### AIM OF THE EXERCISE
Starting at the first line of the data below, write out each line exactly until you reach the line containing "TAIL_EDGE_BLEND = 1.45", and include that line too.

### RECORDED INFORMATION
▽
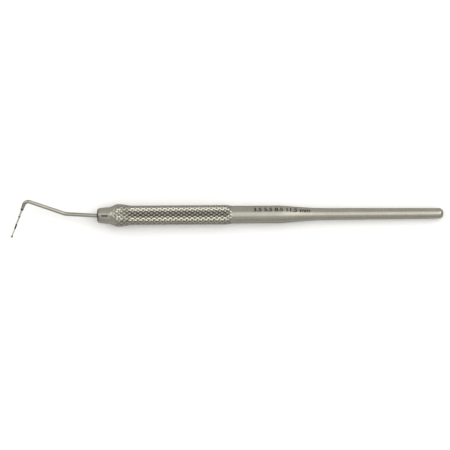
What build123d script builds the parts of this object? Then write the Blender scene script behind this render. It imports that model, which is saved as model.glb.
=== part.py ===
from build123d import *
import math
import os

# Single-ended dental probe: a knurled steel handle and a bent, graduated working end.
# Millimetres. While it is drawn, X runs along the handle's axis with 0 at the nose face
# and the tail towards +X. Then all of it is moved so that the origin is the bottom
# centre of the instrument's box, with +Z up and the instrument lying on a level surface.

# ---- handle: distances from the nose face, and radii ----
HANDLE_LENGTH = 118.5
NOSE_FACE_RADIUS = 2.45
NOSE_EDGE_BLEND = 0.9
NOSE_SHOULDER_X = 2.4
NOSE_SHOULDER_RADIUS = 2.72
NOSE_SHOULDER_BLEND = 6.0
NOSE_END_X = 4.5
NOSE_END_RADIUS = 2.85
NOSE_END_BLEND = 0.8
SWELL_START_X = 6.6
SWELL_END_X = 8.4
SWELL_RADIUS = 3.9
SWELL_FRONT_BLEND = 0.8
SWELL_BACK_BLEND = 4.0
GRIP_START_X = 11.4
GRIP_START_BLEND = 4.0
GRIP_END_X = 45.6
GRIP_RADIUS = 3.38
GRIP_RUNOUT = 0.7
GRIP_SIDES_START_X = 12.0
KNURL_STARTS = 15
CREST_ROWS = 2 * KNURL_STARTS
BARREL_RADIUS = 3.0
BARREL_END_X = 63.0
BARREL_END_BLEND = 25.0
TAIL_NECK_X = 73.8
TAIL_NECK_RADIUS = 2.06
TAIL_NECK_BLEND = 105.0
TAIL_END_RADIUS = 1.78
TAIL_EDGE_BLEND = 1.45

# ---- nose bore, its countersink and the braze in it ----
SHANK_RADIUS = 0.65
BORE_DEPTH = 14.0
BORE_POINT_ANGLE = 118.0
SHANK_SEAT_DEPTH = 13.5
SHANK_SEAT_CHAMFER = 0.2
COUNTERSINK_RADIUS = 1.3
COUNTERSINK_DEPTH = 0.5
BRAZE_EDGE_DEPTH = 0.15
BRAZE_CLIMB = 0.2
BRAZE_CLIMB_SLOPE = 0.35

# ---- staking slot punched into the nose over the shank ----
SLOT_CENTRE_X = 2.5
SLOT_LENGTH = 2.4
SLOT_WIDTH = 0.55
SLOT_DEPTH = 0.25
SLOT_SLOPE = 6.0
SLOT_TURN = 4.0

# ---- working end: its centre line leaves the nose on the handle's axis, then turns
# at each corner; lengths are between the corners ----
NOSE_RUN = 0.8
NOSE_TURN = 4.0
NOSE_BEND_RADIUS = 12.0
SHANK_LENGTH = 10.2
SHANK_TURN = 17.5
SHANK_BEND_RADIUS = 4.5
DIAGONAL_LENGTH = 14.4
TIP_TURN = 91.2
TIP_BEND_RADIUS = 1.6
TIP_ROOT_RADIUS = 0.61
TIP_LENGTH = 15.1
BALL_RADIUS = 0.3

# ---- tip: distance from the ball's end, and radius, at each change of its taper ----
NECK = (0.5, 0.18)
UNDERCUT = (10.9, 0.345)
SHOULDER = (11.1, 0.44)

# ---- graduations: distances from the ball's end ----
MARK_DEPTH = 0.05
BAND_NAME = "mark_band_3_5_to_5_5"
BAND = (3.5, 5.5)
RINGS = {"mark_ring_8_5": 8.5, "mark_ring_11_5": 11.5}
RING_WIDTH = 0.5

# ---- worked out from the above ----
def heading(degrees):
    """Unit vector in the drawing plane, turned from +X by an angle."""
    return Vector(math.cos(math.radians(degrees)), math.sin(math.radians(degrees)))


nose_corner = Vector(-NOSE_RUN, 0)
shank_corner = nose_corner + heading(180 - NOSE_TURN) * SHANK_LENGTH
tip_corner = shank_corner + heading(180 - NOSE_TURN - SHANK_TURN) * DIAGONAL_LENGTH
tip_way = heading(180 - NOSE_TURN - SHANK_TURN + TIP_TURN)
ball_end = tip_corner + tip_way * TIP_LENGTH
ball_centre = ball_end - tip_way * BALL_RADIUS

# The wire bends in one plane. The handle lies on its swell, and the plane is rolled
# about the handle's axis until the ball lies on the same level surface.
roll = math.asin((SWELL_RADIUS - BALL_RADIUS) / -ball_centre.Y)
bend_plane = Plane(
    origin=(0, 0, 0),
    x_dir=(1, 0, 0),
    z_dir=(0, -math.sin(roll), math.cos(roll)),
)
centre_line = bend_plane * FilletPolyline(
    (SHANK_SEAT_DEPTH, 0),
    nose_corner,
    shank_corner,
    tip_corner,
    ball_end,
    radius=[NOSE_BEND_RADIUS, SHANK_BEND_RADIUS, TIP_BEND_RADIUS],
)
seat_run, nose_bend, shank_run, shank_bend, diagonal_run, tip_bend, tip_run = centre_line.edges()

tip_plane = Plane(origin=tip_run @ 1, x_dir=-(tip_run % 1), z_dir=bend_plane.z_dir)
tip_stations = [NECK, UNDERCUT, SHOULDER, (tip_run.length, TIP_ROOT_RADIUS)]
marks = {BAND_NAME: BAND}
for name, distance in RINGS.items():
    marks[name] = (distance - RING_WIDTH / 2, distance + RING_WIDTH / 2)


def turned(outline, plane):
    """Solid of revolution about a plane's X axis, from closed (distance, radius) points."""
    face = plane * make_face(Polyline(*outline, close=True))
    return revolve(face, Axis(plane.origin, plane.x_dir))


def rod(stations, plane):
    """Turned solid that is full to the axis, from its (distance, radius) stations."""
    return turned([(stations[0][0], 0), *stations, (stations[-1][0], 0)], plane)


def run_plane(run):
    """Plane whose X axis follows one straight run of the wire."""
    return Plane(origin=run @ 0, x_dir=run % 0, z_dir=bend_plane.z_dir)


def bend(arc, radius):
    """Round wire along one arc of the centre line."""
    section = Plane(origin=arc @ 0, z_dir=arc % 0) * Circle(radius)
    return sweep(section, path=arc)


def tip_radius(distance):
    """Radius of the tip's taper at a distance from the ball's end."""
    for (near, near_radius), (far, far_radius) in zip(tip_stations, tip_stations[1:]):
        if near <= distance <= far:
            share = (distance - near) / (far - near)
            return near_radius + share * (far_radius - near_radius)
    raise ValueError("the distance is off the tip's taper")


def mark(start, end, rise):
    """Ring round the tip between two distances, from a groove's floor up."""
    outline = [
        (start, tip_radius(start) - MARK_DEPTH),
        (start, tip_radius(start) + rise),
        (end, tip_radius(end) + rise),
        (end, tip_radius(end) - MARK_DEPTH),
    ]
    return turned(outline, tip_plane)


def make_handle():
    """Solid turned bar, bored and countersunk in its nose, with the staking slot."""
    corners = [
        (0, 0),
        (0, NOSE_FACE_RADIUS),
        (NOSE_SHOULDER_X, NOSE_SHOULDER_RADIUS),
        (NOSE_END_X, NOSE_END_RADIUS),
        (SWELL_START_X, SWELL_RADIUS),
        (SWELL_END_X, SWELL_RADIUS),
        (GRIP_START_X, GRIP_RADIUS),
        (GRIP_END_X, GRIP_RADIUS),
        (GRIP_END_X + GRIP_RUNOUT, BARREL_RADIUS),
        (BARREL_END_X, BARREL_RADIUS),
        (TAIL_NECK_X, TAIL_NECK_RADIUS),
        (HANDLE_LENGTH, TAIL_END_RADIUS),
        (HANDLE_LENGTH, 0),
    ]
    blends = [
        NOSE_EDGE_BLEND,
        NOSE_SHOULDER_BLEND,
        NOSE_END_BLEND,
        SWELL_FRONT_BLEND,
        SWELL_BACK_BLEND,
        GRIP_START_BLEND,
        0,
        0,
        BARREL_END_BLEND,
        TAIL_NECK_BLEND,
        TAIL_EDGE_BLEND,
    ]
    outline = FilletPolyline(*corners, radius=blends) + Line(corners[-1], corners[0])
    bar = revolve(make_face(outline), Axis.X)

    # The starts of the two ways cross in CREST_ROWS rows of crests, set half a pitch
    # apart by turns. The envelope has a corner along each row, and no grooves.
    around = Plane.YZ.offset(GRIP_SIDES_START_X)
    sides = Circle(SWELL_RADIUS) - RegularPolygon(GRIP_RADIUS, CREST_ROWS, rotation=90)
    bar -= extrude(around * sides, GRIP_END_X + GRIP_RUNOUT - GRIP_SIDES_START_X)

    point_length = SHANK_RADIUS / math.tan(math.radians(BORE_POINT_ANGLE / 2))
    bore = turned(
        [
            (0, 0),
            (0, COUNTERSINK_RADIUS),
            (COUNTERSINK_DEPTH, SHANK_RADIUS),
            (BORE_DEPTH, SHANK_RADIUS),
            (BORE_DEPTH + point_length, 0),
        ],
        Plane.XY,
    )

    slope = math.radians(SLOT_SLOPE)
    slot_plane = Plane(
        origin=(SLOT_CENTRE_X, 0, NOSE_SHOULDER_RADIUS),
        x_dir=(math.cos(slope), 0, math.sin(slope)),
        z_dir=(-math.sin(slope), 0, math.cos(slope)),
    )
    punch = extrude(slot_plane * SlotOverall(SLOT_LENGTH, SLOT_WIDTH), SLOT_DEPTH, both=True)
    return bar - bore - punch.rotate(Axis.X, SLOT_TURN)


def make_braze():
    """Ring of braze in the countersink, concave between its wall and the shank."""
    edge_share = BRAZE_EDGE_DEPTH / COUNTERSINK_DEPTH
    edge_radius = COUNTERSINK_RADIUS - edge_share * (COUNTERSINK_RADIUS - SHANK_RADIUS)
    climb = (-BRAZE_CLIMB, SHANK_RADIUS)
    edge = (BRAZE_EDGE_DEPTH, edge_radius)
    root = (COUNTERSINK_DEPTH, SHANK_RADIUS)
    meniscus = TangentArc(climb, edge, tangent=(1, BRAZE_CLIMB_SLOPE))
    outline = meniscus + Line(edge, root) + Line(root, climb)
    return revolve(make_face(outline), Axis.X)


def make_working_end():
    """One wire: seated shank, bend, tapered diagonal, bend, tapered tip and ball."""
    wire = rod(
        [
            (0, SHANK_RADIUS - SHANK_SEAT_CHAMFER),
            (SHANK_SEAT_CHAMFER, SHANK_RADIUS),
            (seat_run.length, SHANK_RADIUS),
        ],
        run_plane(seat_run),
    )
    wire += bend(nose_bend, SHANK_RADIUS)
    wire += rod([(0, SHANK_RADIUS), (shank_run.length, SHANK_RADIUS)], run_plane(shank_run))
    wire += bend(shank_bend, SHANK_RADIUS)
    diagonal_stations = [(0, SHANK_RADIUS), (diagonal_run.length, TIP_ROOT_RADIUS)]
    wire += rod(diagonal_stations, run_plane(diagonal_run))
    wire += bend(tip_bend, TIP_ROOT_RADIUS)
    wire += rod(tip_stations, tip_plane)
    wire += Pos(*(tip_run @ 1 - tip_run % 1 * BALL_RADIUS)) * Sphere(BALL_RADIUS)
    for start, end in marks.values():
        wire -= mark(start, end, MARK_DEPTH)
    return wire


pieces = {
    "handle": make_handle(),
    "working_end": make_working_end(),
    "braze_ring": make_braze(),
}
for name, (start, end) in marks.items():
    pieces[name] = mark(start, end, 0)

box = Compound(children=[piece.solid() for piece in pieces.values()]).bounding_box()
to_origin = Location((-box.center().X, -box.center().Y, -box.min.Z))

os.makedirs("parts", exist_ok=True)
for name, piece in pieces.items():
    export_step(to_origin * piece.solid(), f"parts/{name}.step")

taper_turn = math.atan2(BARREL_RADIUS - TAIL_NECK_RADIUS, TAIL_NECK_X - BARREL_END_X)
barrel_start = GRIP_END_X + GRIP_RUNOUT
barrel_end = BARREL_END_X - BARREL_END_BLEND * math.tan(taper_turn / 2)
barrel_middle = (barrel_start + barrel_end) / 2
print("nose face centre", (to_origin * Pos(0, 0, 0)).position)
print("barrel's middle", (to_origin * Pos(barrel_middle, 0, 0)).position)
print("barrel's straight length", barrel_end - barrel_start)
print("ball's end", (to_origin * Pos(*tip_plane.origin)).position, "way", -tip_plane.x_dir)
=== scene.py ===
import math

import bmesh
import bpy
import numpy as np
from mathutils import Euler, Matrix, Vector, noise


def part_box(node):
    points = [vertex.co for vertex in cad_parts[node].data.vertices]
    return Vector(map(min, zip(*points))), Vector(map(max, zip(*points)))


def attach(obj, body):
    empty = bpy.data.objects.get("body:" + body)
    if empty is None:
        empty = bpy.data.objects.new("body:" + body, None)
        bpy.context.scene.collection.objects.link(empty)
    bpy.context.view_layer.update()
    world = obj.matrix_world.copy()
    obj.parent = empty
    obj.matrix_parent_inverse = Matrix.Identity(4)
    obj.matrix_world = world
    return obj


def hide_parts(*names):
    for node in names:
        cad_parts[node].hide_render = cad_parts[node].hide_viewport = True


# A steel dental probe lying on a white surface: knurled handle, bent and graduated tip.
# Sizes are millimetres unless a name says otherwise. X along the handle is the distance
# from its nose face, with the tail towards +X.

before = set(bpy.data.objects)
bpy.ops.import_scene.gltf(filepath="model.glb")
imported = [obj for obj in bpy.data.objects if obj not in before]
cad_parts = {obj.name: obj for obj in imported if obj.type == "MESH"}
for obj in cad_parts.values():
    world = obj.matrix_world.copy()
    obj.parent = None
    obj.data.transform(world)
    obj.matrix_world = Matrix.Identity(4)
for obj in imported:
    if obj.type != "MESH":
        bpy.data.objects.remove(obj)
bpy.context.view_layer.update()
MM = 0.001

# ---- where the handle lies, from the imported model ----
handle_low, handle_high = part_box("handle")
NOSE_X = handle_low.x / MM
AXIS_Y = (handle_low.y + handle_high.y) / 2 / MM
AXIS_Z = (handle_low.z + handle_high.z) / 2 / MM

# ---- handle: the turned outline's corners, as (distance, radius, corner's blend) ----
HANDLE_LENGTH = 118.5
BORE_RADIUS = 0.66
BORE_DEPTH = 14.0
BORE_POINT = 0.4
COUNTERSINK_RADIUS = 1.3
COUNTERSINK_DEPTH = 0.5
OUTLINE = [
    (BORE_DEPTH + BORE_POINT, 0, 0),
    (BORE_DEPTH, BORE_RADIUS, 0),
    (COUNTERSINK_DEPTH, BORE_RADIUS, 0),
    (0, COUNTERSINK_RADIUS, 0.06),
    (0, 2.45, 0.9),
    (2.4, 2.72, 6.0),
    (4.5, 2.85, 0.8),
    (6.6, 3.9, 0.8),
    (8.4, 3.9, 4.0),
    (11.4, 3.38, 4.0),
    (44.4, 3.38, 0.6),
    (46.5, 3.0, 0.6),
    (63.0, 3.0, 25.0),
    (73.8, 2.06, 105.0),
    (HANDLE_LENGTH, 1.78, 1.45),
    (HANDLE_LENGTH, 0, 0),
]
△
### OUTPUT OF THE EXERCISE
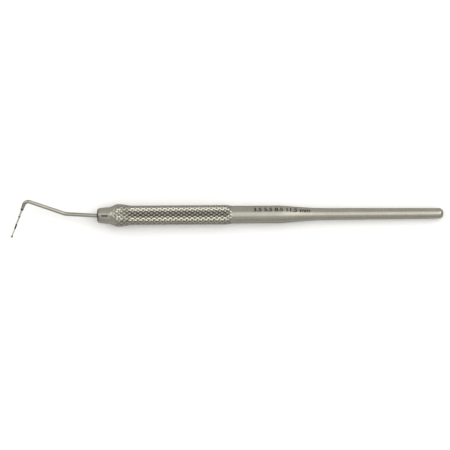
What build123d script builds the parts of this object? Then write the Blender scene script behind this render. It imports that model, which is saved as model.glb.
=== part.py ===
from build123d import *
import math
import os

# Single-ended dental probe: a knurled steel handle and a bent, graduated working end.
# Millimetres. While it is drawn, X runs along the handle's axis with 0 at the nose face
# and the tail towards +X. Then all of it is moved so that the origin is the bottom
# centre of the instrument's box, with +Z up and the instrument lying on a level surface.

# ---- handle: distances from the nose face, and radii ----
HANDLE_LENGTH = 118.5
NOSE_FACE_RADIUS = 2.45
NOSE_EDGE_BLEND = 0.9
NOSE_SHOULDER_X = 2.4
NOSE_SHOULDER_RADIUS = 2.72
NOSE_SHOULDER_BLEND = 6.0
NOSE_END_X = 4.5
NOSE_END_RADIUS = 2.85
NOSE_END_BLEND = 0.8
SWELL_START_X = 6.6
SWELL_END_X = 8.4
SWELL_RADIUS = 3.9
SWELL_FRONT_BLEND = 0.8
SWELL_BACK_BLEND = 4.0
GRIP_START_X = 11.4
GRIP_START_BLEND = 4.0
GRIP_END_X = 45.6
GRIP_RADIUS = 3.38
GRIP_RUNOUT = 0.7
GRIP_SIDES_START_X = 12.0
KNURL_STARTS = 15
CREST_ROWS = 2 * KNURL_STARTS
BARREL_RADIUS = 3.0
BARREL_END_X = 63.0
BARREL_END_BLEND = 25.0
TAIL_NECK_X = 73.8
TAIL_NECK_RADIUS = 2.06
TAIL_NECK_BLEND = 105.0
TAIL_END_RADIUS = 1.78
TAIL_EDGE_BLEND = 1.45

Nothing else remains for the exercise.